§ Goal: Give the data again, word for word.

■ ■ ■

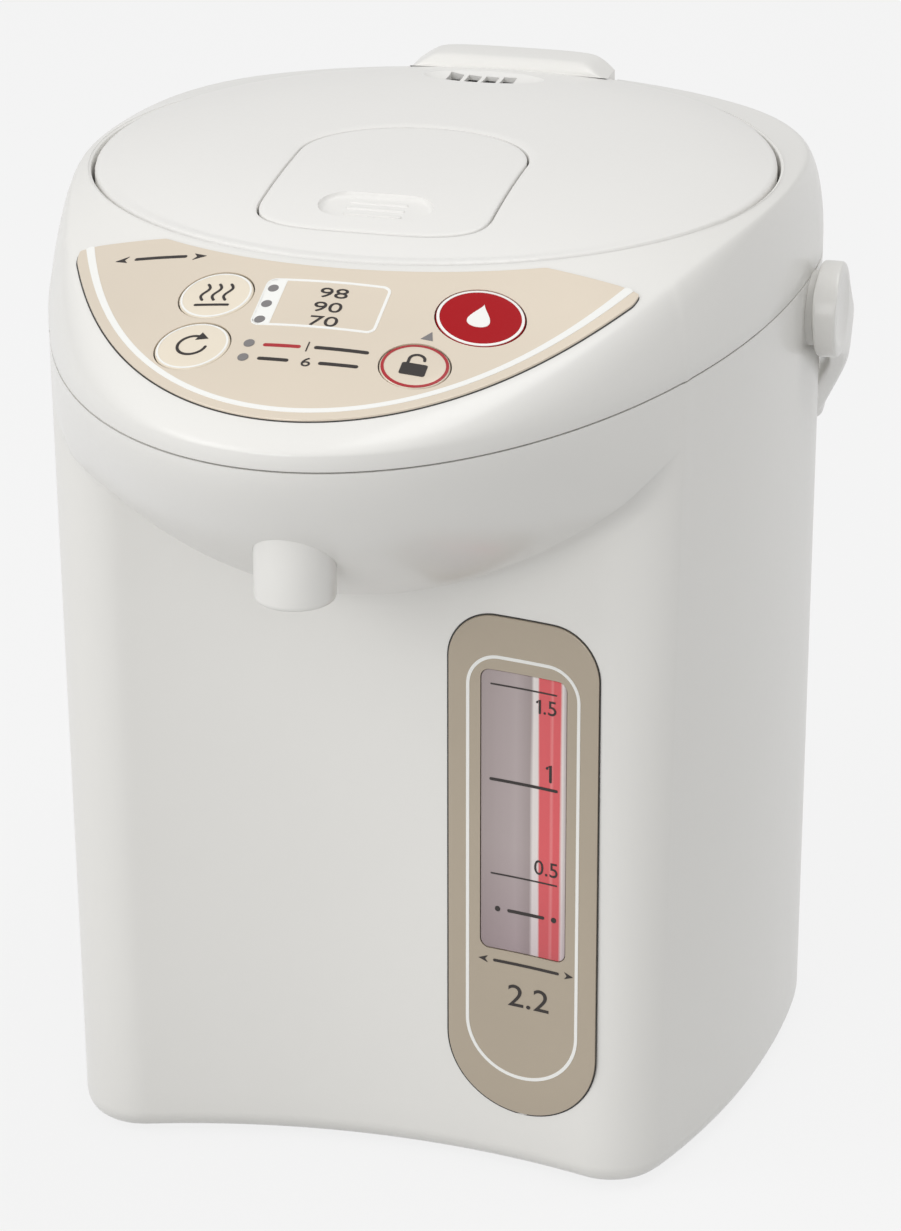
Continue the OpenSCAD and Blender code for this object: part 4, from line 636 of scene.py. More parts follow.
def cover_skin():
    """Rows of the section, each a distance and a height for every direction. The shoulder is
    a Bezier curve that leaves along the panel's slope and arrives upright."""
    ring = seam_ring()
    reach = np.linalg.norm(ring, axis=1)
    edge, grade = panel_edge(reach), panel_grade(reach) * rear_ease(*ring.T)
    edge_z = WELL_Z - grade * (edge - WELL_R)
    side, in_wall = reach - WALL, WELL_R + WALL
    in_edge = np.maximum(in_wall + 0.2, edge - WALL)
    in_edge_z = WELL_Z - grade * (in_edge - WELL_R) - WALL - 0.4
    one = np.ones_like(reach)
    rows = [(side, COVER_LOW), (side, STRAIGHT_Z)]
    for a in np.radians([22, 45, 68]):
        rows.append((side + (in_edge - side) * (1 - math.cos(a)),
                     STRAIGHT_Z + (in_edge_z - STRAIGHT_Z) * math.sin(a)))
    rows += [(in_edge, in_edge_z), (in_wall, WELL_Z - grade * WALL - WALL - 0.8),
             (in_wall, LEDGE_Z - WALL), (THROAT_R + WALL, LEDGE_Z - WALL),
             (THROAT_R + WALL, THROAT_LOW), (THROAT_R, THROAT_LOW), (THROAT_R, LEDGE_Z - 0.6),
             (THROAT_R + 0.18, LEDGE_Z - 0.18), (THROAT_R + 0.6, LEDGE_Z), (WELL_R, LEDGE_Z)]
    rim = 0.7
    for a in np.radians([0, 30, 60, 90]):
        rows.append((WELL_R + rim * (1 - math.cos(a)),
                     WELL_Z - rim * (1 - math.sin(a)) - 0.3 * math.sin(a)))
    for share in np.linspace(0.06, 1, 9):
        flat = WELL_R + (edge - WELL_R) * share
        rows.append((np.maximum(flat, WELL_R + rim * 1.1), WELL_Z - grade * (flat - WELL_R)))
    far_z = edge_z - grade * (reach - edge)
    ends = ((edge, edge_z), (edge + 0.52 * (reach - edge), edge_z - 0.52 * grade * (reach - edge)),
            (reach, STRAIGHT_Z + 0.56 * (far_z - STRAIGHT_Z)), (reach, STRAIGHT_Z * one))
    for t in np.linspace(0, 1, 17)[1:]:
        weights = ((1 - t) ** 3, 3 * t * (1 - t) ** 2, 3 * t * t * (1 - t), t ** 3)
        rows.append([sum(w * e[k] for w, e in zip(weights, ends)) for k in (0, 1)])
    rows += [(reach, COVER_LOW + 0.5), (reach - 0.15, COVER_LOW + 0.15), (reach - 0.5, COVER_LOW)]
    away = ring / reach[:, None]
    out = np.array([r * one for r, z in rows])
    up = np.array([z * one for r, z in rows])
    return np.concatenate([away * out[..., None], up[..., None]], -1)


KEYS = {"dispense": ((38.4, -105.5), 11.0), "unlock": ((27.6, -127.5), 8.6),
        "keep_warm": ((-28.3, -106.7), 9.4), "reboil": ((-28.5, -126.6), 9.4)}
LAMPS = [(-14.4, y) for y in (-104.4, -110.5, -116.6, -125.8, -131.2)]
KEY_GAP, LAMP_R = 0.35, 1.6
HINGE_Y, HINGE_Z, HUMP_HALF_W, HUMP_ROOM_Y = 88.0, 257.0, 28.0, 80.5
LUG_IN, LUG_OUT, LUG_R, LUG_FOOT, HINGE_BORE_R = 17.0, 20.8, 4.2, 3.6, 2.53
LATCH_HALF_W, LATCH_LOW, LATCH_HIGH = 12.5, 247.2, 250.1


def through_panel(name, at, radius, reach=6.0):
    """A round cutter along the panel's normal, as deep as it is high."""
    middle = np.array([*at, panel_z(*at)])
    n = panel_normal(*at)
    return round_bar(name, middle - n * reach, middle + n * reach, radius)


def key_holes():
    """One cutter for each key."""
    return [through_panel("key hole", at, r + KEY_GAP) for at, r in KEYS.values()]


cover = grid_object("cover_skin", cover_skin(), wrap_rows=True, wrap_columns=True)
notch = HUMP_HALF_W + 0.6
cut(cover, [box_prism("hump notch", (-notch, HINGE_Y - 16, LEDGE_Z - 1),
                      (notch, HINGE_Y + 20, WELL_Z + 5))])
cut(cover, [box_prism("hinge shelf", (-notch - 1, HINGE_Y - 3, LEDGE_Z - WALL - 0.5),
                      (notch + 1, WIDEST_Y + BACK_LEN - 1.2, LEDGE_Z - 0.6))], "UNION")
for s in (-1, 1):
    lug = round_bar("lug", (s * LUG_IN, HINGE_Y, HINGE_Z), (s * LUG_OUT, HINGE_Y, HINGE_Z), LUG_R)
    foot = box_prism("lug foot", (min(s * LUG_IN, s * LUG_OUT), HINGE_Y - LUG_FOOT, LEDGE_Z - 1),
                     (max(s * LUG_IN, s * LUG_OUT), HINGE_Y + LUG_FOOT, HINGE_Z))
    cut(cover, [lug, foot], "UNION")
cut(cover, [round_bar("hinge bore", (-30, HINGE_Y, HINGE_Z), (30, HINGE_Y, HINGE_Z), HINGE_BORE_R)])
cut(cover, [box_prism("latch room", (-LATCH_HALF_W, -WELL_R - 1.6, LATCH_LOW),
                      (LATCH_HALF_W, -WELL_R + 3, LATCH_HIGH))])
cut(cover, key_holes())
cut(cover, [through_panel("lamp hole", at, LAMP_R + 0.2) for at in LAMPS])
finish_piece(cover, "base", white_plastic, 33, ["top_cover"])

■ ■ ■

§ Exercise answer:
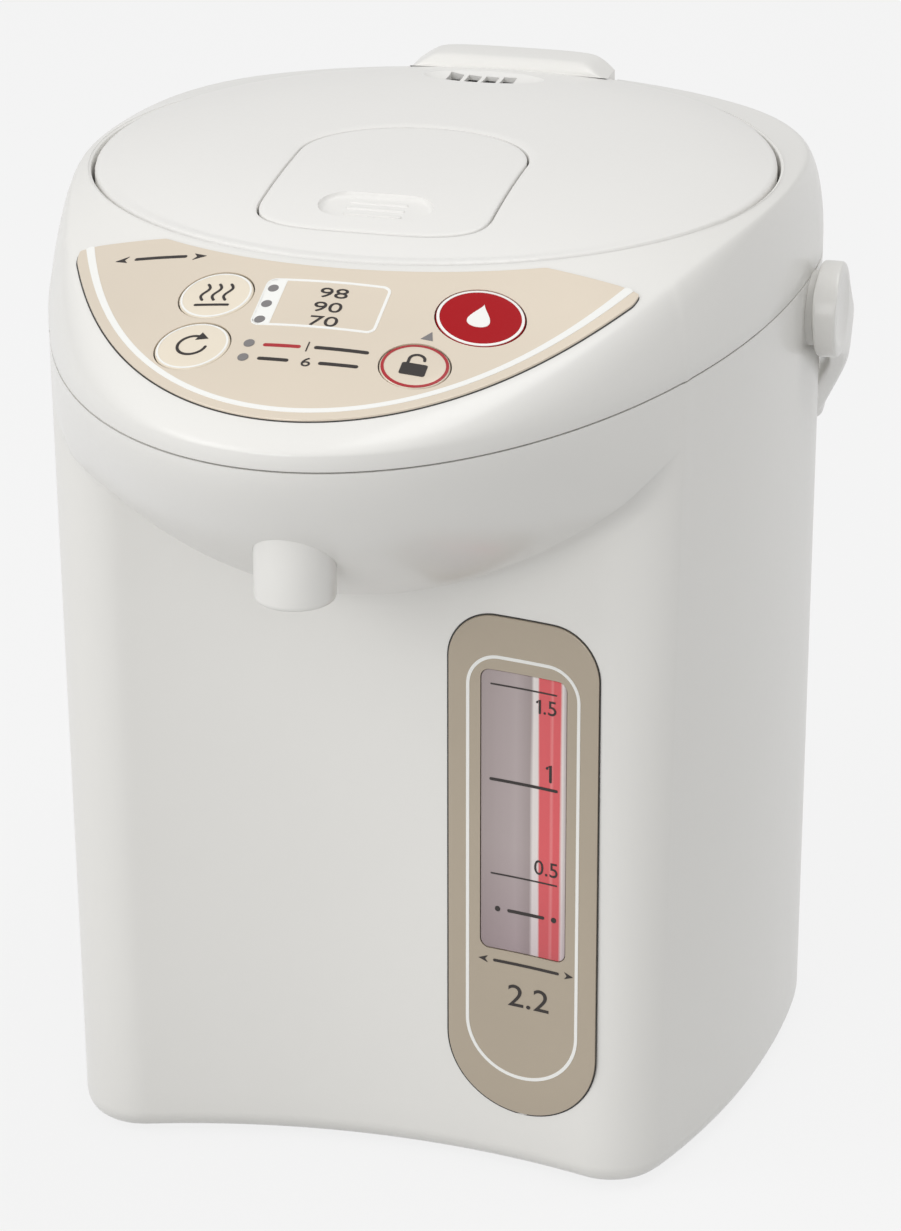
Continue the OpenSCAD and Blender code for this object: part 4, from line 636 of scene.py. More parts follow.
def cover_skin():
    """Rows of the section, each a distance and a height for every direction. The shoulder is
    a Bezier curve that leaves along the panel's slope and arrives upright."""
    ring = seam_ring()
    reach = np.linalg.norm(ring, axis=1)
    edge, grade = panel_edge(reach), panel_grade(reach) * rear_ease(*ring.T)
    edge_z = WELL_Z - grade * (edge - WELL_R)
    side, in_wall = reach - WALL, WELL_R + WALL
    in_edge = np.maximum(in_wall + 0.2, edge - WALL)
    in_edge_z = WELL_Z - grade * (in_edge - WELL_R) - WALL - 0.4
    one = np.ones_like(reach)
    rows = [(side, COVER_LOW), (side, STRAIGHT_Z)]
    for a in np.radians([22, 45, 68]):
        rows.append((side + (in_edge - side) * (1 - math.cos(a)),
                     STRAIGHT_Z + (in_edge_z - STRAIGHT_Z) * math.sin(a)))
    rows += [(in_edge, in_edge_z), (in_wall, WELL_Z - grade * WALL - WALL - 0.8),
             (in_wall, LEDGE_Z - WALL), (THROAT_R + WALL, LEDGE_Z - WALL),
             (THROAT_R + WALL, THROAT_LOW), (THROAT_R, THROAT_LOW), (THROAT_R, LEDGE_Z - 0.6),
             (THROAT_R + 0.18, LEDGE_Z - 0.18), (THROAT_R + 0.6, LEDGE_Z), (WELL_R, LEDGE_Z)]
    rim = 0.7
    for a in np.radians([0, 30, 60, 90]):
        rows.append((WELL_R + rim * (1 - math.cos(a)),
                     WELL_Z - rim * (1 - math.sin(a)) - 0.3 * math.sin(a)))
    for share in np.linspace(0.06, 1, 9):
        flat = WELL_R + (edge - WELL_R) * share
        rows.append((np.maximum(flat, WELL_R + rim * 1.1), WELL_Z - grade * (flat - WELL_R)))
    far_z = edge_z - grade * (reach - edge)
    ends = ((edge, edge_z), (edge + 0.52 * (reach - edge), edge_z - 0.52 * grade * (reach - edge)),
            (reach, STRAIGHT_Z + 0.56 * (far_z - STRAIGHT_Z)), (reach, STRAIGHT_Z * one))
    for t in np.linspace(0, 1, 17)[1:]:
        weights = ((1 - t) ** 3, 3 * t * (1 - t) ** 2, 3 * t * t * (1 - t), t ** 3)
        rows.append([sum(w * e[k] for w, e in zip(weights, ends)) for k in (0, 1)])
    rows += [(reach, COVER_LOW + 0.5), (reach - 0.15, COVER_LOW + 0.15), (reach - 0.5, COVER_LOW)]
    away = ring / reach[:, None]
    out = np.array([r * one for r, z in rows])
    up = np.array([z * one for r, z in rows])
    return np.concatenate([away * out[..., None], up[..., None]], -1)


KEYS = {"dispense": ((38.4, -105.5), 11.0), "unlock": ((27.6, -127.5), 8.6),
        "keep_warm": ((-28.3, -106.7), 9.4), "reboil": ((-28.5, -126.6), 9.4)}
LAMPS = [(-14.4, y) for y in (-104.4, -110.5, -116.6, -125.8, -131.2)]
KEY_GAP, LAMP_R = 0.35, 1.6
HINGE_Y, HINGE_Z, HUMP_HALF_W, HUMP_ROOM_Y = 88.0, 257.0, 28.0, 80.5
LUG_IN, LUG_OUT, LUG_R, LUG_FOOT, HINGE_BORE_R = 17.0, 20.8, 4.2, 3.6, 2.53
LATCH_HALF_W, LATCH_LOW, LATCH_HIGH = 12.5, 247.2, 250.1


def through_panel(name, at, radius, reach=6.0):
    """A round cutter along the panel's normal, as deep as it is high."""
    middle = np.array([*at, panel_z(*at)])
    n = panel_normal(*at)
    return round_bar(name, middle - n * reach, middle + n * reach, radius)


def key_holes():
    """One cutter for each key."""
    return [through_panel("key hole", at, r + KEY_GAP) for at, r in KEYS.values()]


cover = grid_object("cover_skin", cover_skin(), wrap_rows=True, wrap_columns=True)
notch = HUMP_HALF_W + 0.6
cut(cover, [box_prism("hump notch", (-notch, HINGE_Y - 16, LEDGE_Z - 1),
                      (notch, HINGE_Y + 20, WELL_Z + 5))])
cut(cover, [box_prism("hinge shelf", (-notch - 1, HINGE_Y - 3, LEDGE_Z - WALL - 0.5),
                      (notch + 1, WIDEST_Y + BACK_LEN - 1.2, LEDGE_Z - 0.6))], "UNION")
for s in (-1, 1):
    lug = round_bar("lug", (s * LUG_IN, HINGE_Y, HINGE_Z), (s * LUG_OUT, HINGE_Y, HINGE_Z), LUG_R)
    foot = box_prism("lug foot", (min(s * LUG_IN, s * LUG_OUT), HINGE_Y - LUG_FOOT, LEDGE_Z - 1),
                     (max(s * LUG_IN, s * LUG_OUT), HINGE_Y + LUG_FOOT, HINGE_Z))
    cut(cover, [lug, foot], "UNION")
cut(cover, [round_bar("hinge bore", (-30, HINGE_Y, HINGE_Z), (30, HINGE_Y, HINGE_Z), HINGE_BORE_R)])
cut(cover, [box_prism("latch room", (-LATCH_HALF_W, -WELL_R - 1.6, LATCH_LOW),
                      (LATCH_HALF_W, -WELL_R + 3, LATCH_HIGH))])
cut(cover, key_holes())
cut(cover, [through_panel("lamp hole", at, LAMP_R + 0.2) for at in LAMPS])
finish_piece(cover, "base", white_plastic, 33, ["top_cover"])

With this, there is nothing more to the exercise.